The slowness of the reference phase SS was set to 13.7 s/$^{\circ}$. The seismograms were filtered with a 4th order band-pass filter with cut-off frequencies of 20 s and 60 s prior to stacking. The vespagram shows strong S$^{410}$S and S$^{210}$S phases although the slowness resolution of the array for this event is poor, as a result of the backazimuth of $\sim$252$^{\circ}$. Additionally, a phase with a travel time appropriate for S$^{300}$S is visible between S$^{410}$S and S$^{210}$S. Whether this is an effect of the sidelobes of S$^{410}$S and S$^{210}$S, the result of a wrong backazimuth for this phase, or the real reflection from an unknown discontinuity at this depth is unclear. No reflection from the 660 is visible in this vespagram. The reflection point for this event is located $\sim$1000 km east of the Hawaiian Islands.

For the time windows around the S$^{410}$S and S$^{210}$S arrivals, the particle motions for the R- and T-components of individual stations are computed. Again, the data were corrected for the anisotropic structure beneath the station. The successful correction for the upper mantle can be controlled by the study of the polarization of the SKS wavelet. If this wavelet shows a linear polarization, the splitting time produced by the structures beneath the stations is removed from the data. The splitting time contribution of the mantle structure in the source region can be controlled by the S$_{diff}$ particle motion. The particle motion study for the station 5150 located approximately in the middle of the line array (compare Figure 4.3) is displayed in Figure 6.12.

Figure 6.12: Particle motion study for precursor time windows of the underside reflections detected in Figure 6.11.
a) Unfiltered and filtered R- and T-components of station 5150. The time window stretches from SKS to SS. The IASP91 theoretical travel times of different phases are marked.
b) SKS particle motion. The particle motion shows a linear polarization indicating no splitting of the SKS phase beneath the receiver.
c) Elliptical polarization of the SS wavelet. The SS phase travel through the anisotropic upper mantle at the reflection point.
d) Particle motion of the S$^{410}$S time window. The motion is mostly linear indicating that the anisotropic structure beneath the reflection point is located above the 410.
e) Particle motion of the S$^{210}$S time window. The amplitudes are too small for a clear identification of the particle motion. Nevertheless, a linear motion might be visible.

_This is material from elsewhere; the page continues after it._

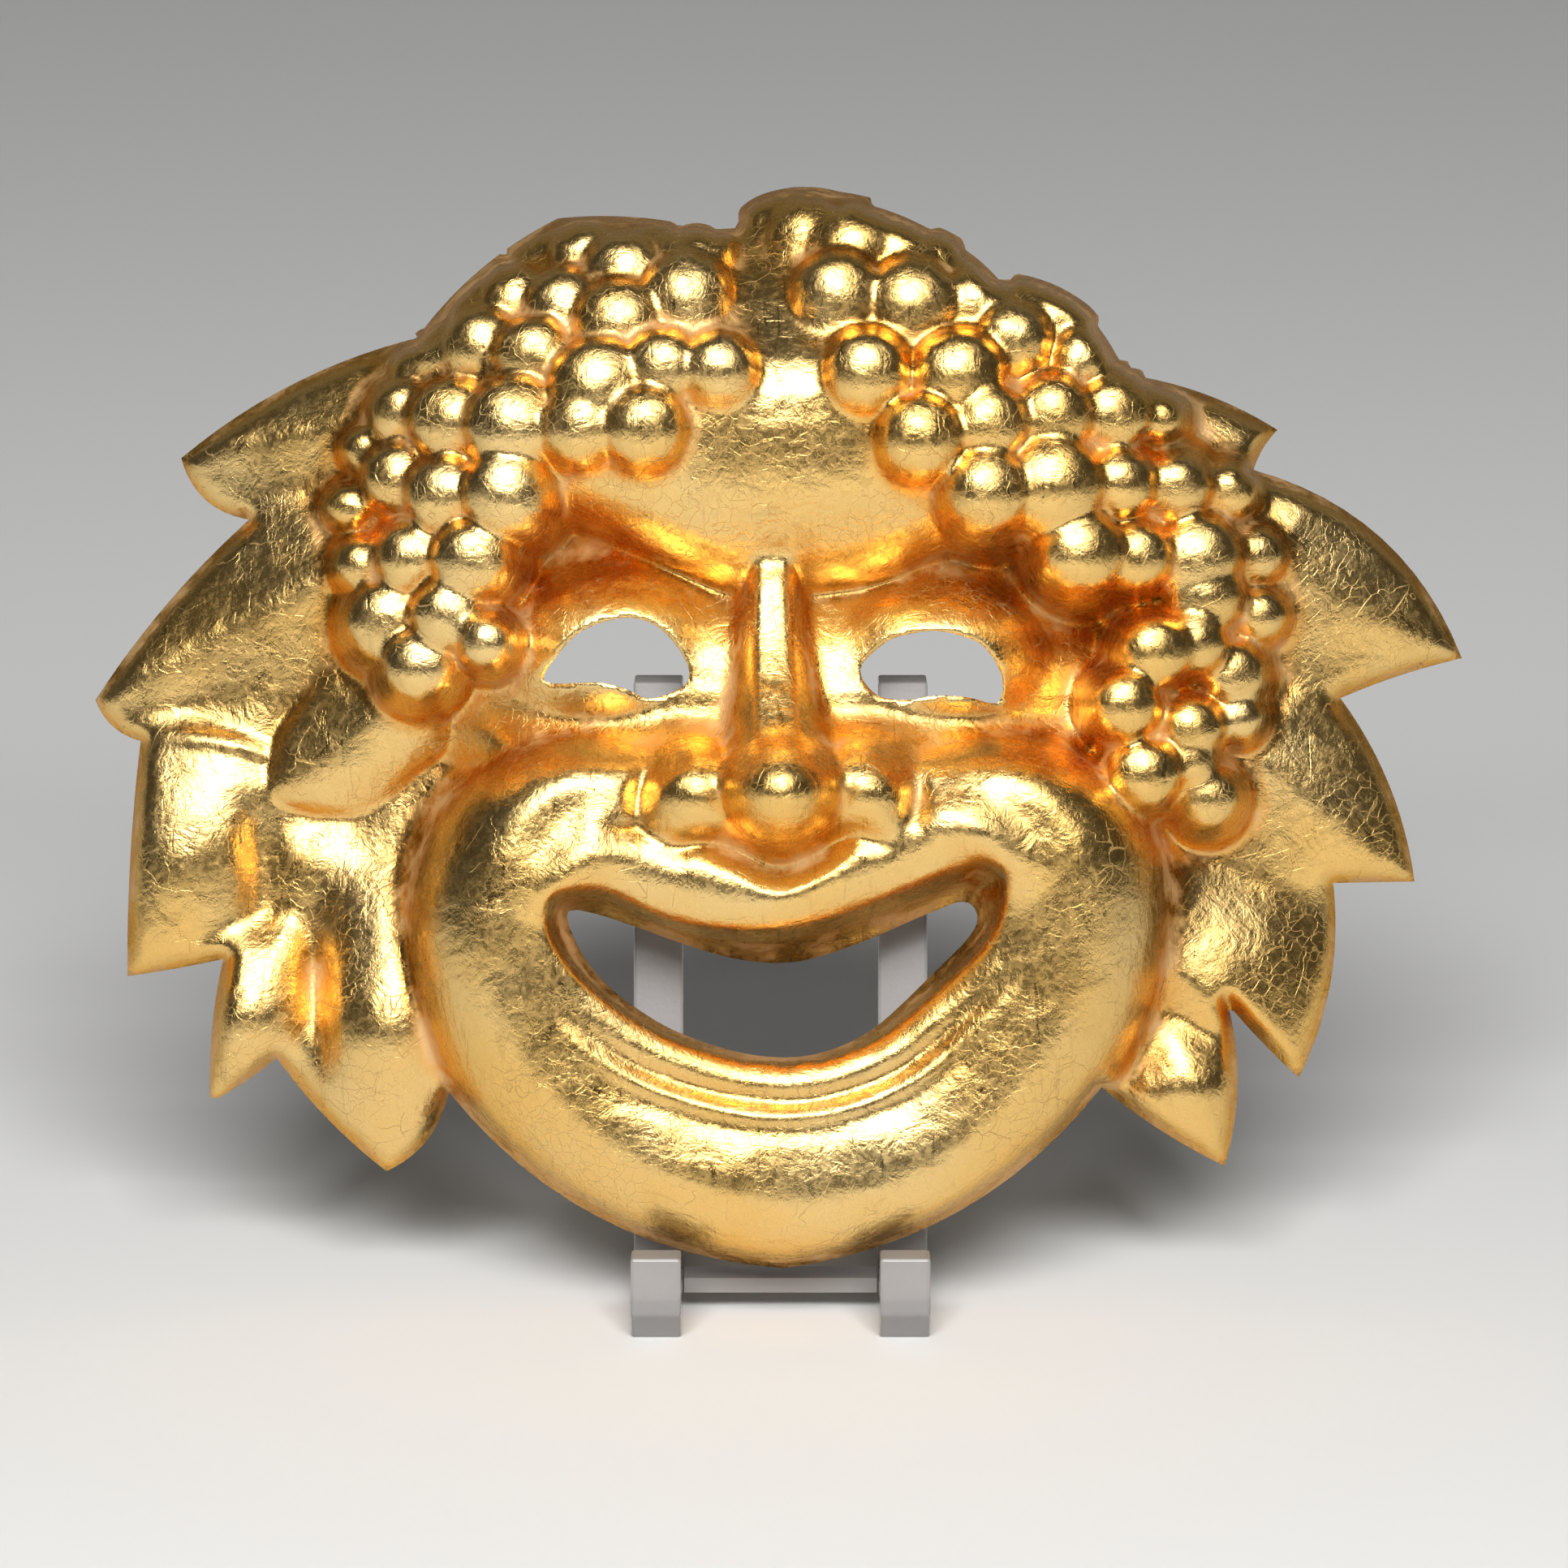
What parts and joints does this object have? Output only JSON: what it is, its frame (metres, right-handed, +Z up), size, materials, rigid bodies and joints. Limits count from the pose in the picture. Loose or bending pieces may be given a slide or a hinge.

In Figure 6.12a) the R- and T-components of the time window from SKS to SS are displayed. The two traces at the top are unfiltered broad-band stations and the bottom traces are band-pass filtered. The travel times of standard phases using IASP91 are marked. Figure 6.12 b) - e) shows the particle motions for SKS, SS, S$^{410}$S and S$^{210}$S, respectively. A 30 s time window was selected for the calculation of the particle motion.
The linear polarization of the SKS wavelet is clearly visible. The correction for the upper mantle anisotropy is correctly applied. On the other hand, the SS phase shows a strong elliptical polarization. The anisotropic material of the upper mantle at the reflection point can be deduced from this splitting time (Wolfe and Silver, 1998).
The polarization of the precursors is not so easy to identify, most likely as a result of the small amplitudes. The S$^{410}$S wavelets seems to show a more linear polarization, comparable to SKS, which indicates that the anisotropic material is located above the 410. The S$^{210}$S signal is even smaller than S$^{410}$S and no obvious polarization can be identified, although it seems to be more linearly polarized compared to time windows without a dominant phase.
Most other stations show the same pattern for the polarizations of the different phases. Some stations, e.g. 5050, show S-wave splitting for SKS also, indicating an incomplete upper mantle correction for this phase.
Due to the small dataset and the small amplitudes of the precursors on single traces, a final conclusion about the depth structure of the anisotropy cannot be reached.